DATASET EXTRACT –
__________

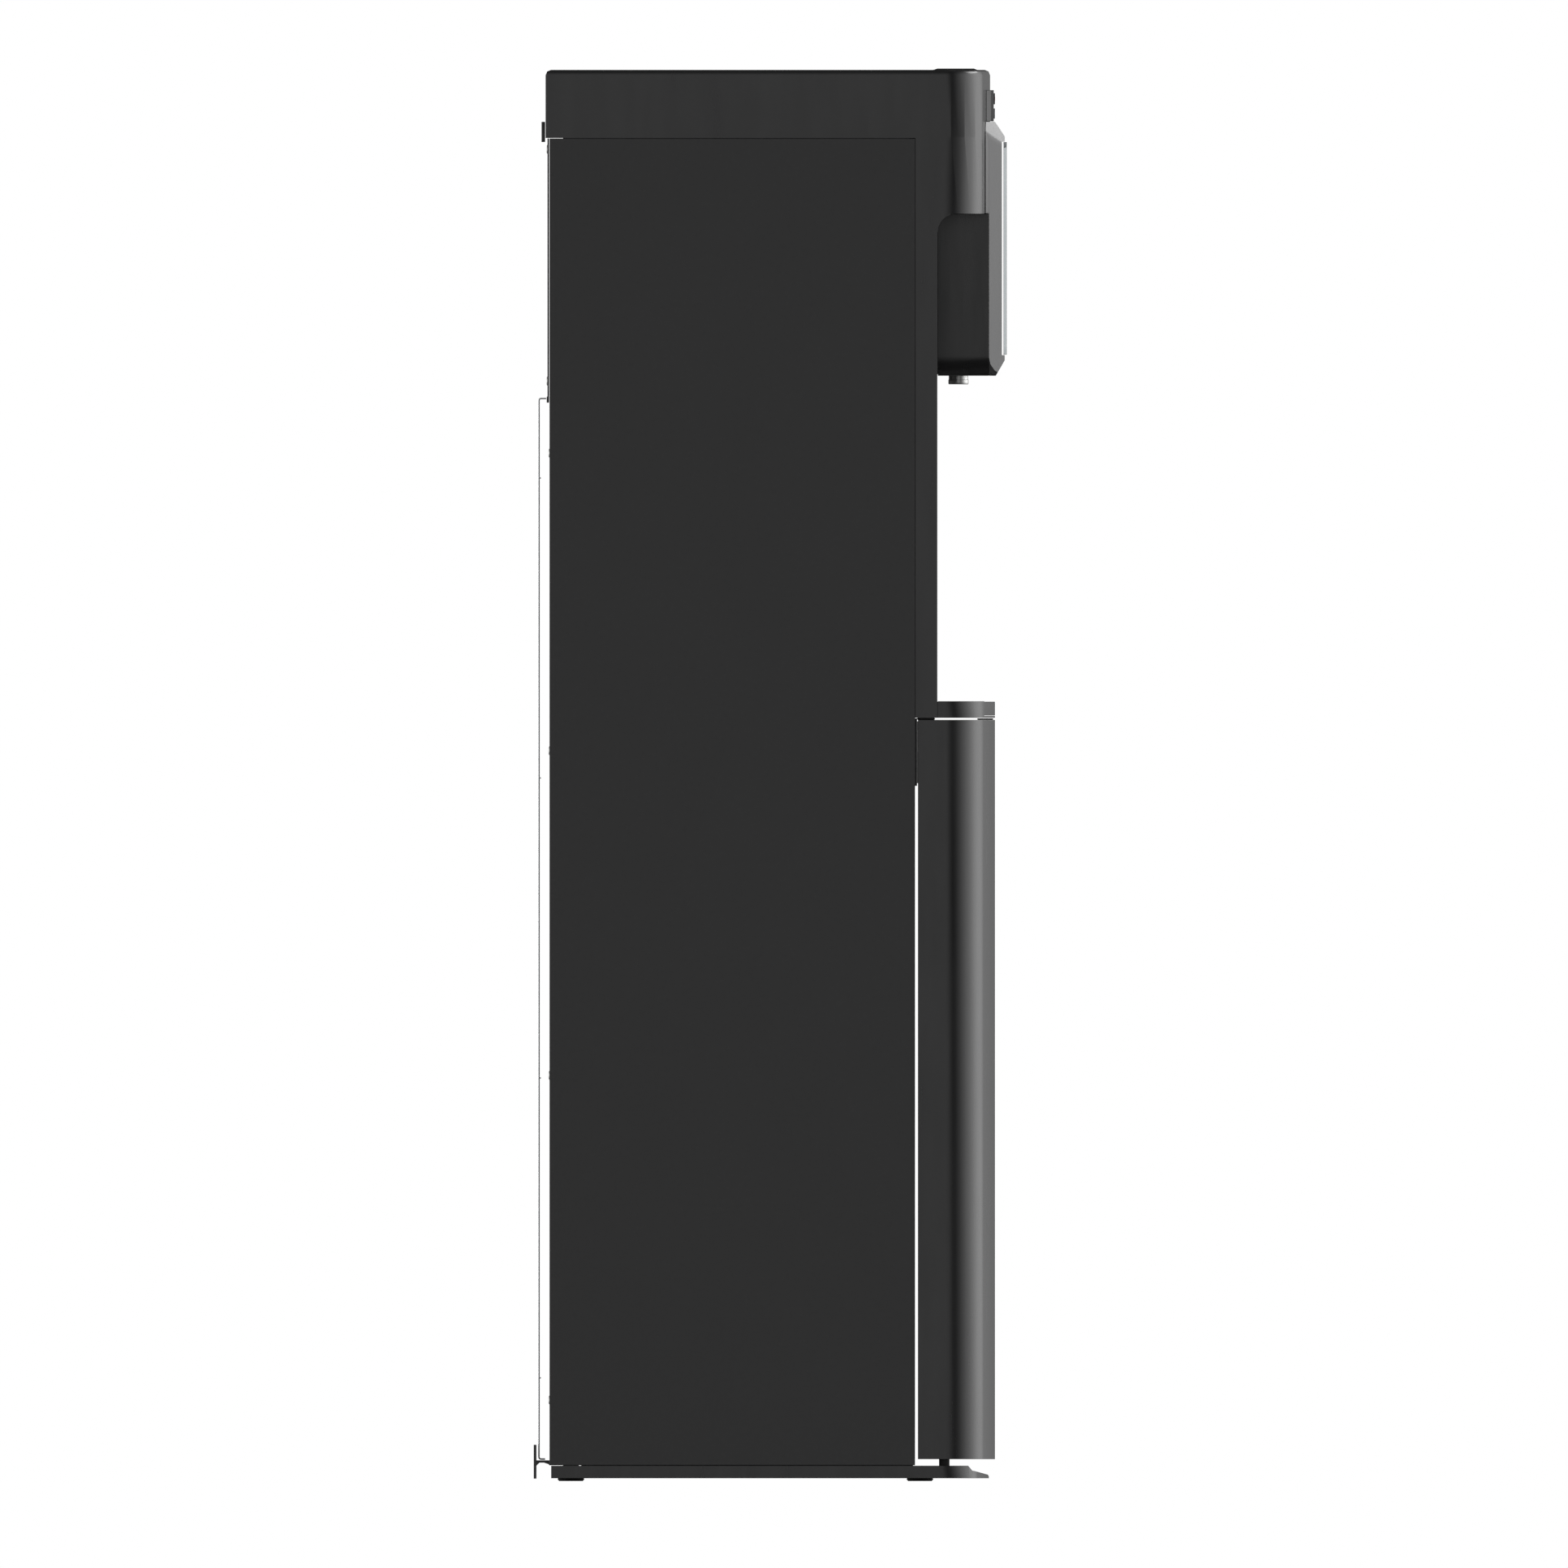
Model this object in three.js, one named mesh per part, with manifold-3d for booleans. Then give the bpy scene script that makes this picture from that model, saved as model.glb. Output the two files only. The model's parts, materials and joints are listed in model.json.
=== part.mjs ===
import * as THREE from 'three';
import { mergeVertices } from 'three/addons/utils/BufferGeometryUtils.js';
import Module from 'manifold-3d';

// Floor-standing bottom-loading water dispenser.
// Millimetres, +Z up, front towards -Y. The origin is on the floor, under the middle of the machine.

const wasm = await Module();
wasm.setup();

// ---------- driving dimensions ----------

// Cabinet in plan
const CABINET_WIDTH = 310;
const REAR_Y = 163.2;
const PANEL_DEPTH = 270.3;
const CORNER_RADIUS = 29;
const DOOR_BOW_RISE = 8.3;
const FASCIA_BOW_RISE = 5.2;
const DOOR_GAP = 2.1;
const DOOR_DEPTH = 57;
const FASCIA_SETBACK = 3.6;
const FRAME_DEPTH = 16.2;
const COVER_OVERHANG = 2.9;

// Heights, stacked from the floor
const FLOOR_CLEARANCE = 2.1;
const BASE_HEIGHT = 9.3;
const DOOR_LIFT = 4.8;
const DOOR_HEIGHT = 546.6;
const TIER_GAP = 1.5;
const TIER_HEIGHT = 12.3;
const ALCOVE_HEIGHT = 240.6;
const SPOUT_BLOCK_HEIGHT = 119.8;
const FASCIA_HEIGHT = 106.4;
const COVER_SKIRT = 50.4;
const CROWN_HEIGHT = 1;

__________

EXERCISE REQUIREMENTS – Write out the whole listing again. Match it word for word.

ANSWER IN FULL –
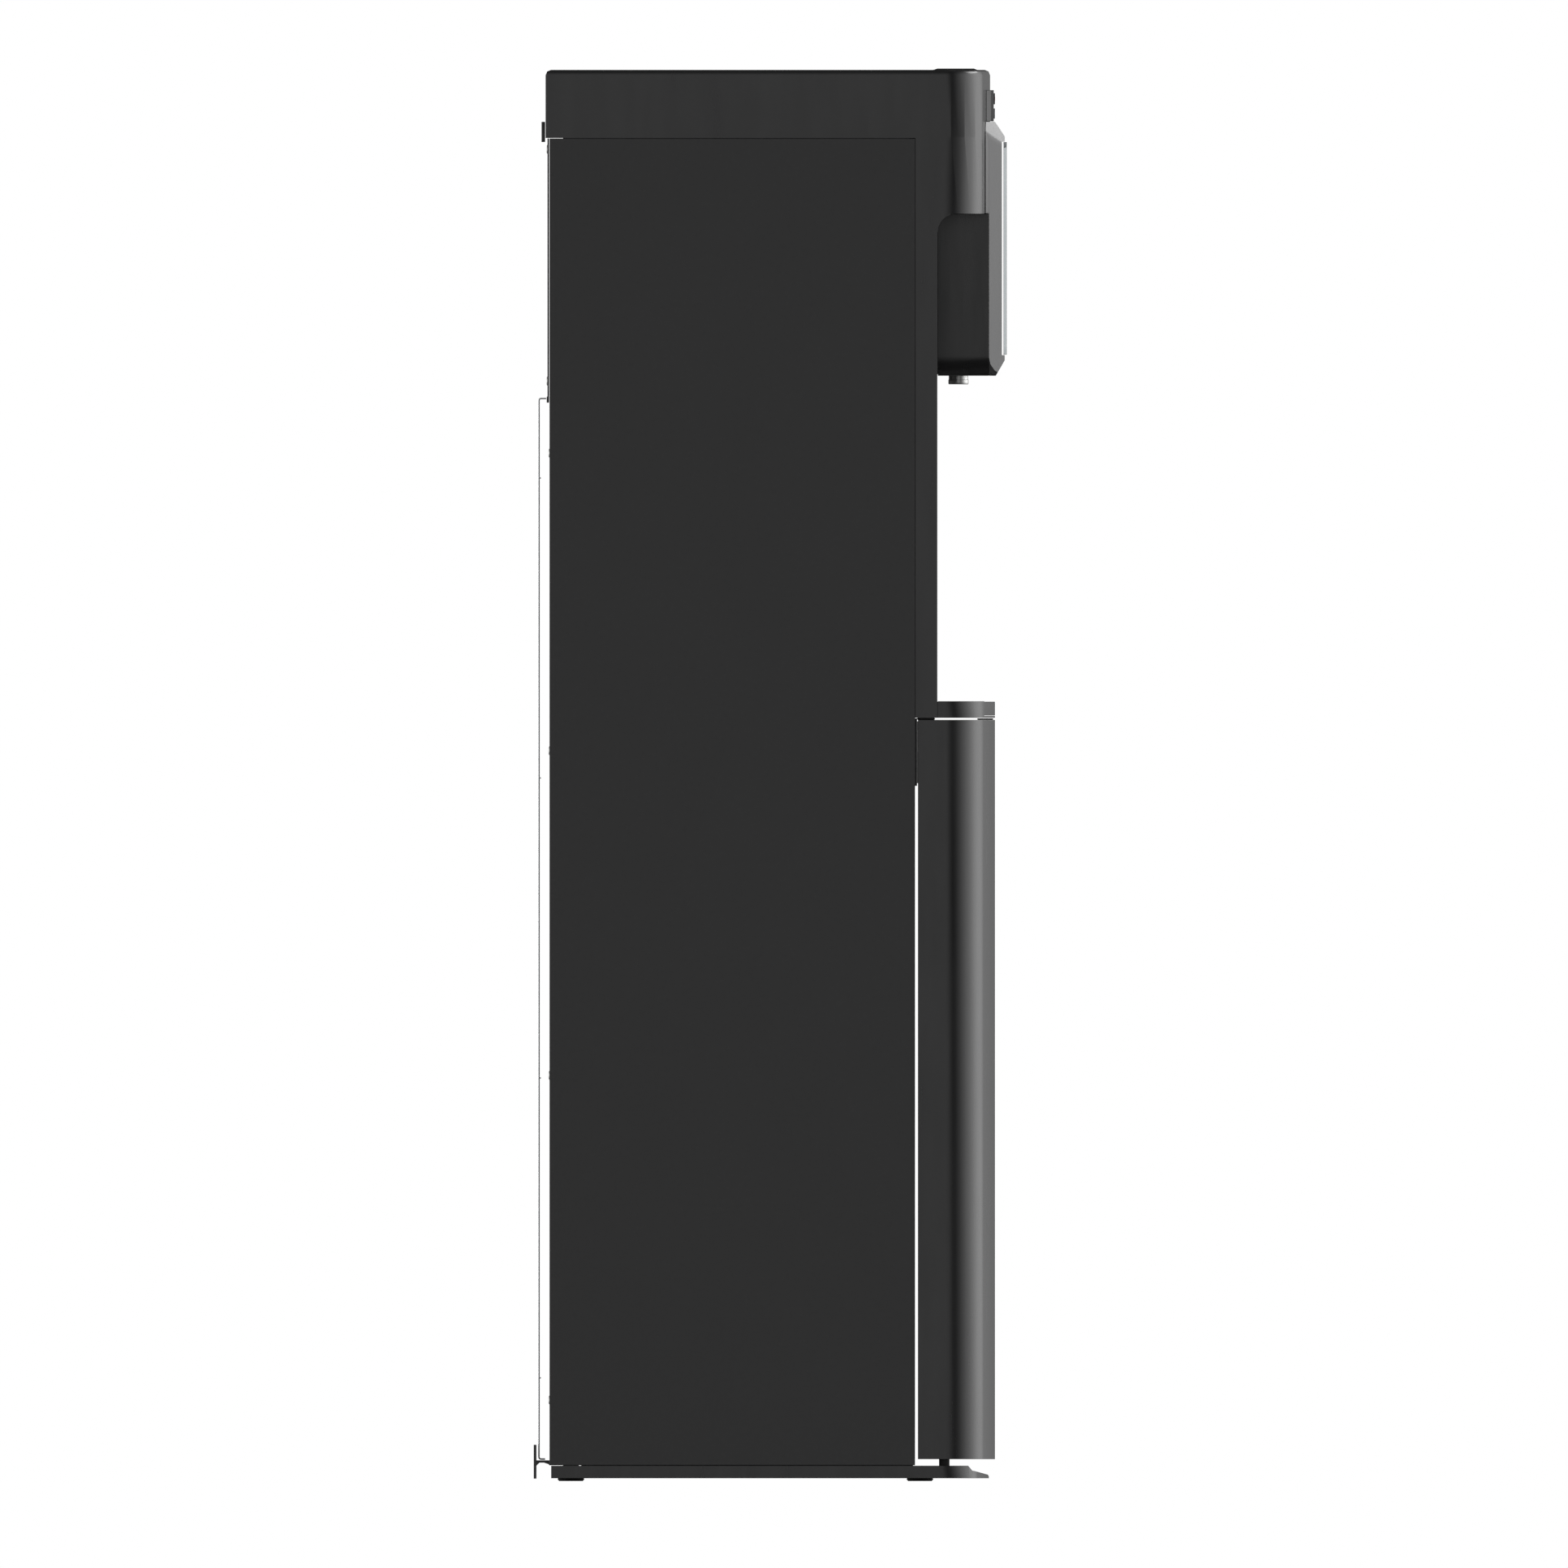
Model this object in three.js, one named mesh per part, with manifold-3d for booleans. Then give the bpy scene script that makes this picture from that model, saved as model.glb. Output the two files only. The model's parts, materials and joints are listed in model.json.
=== part.mjs ===
import * as THREE from 'three';
import { mergeVertices } from 'three/addons/utils/BufferGeometryUtils.js';
import Module from 'manifold-3d';

// Floor-standing bottom-loading water dispenser.
// Millimetres, +Z up, front towards -Y. The origin is on the floor, under the middle of the machine.

const wasm = await Module();
wasm.setup();

// ---------- driving dimensions ----------

// Cabinet in plan
const CABINET_WIDTH = 310;
const REAR_Y = 163.2;
const PANEL_DEPTH = 270.3;
const CORNER_RADIUS = 29;
const DOOR_BOW_RISE = 8.3;
const FASCIA_BOW_RISE = 5.2;
const DOOR_GAP = 2.1;
const DOOR_DEPTH = 57;
const FASCIA_SETBACK = 3.6;
const FRAME_DEPTH = 16.2;
const COVER_OVERHANG = 2.9;

// Heights, stacked from the floor
const FLOOR_CLEARANCE = 2.1;
const BASE_HEIGHT = 9.3;
const DOOR_LIFT = 4.8;
const DOOR_HEIGHT = 546.6;
const TIER_GAP = 1.5;
const TIER_HEIGHT = 12.3;
const ALCOVE_HEIGHT = 240.6;
const SPOUT_BLOCK_HEIGHT = 119.8;
const FASCIA_HEIGHT = 106.4;
const COVER_SKIRT = 50.4;
const CROWN_HEIGHT = 1;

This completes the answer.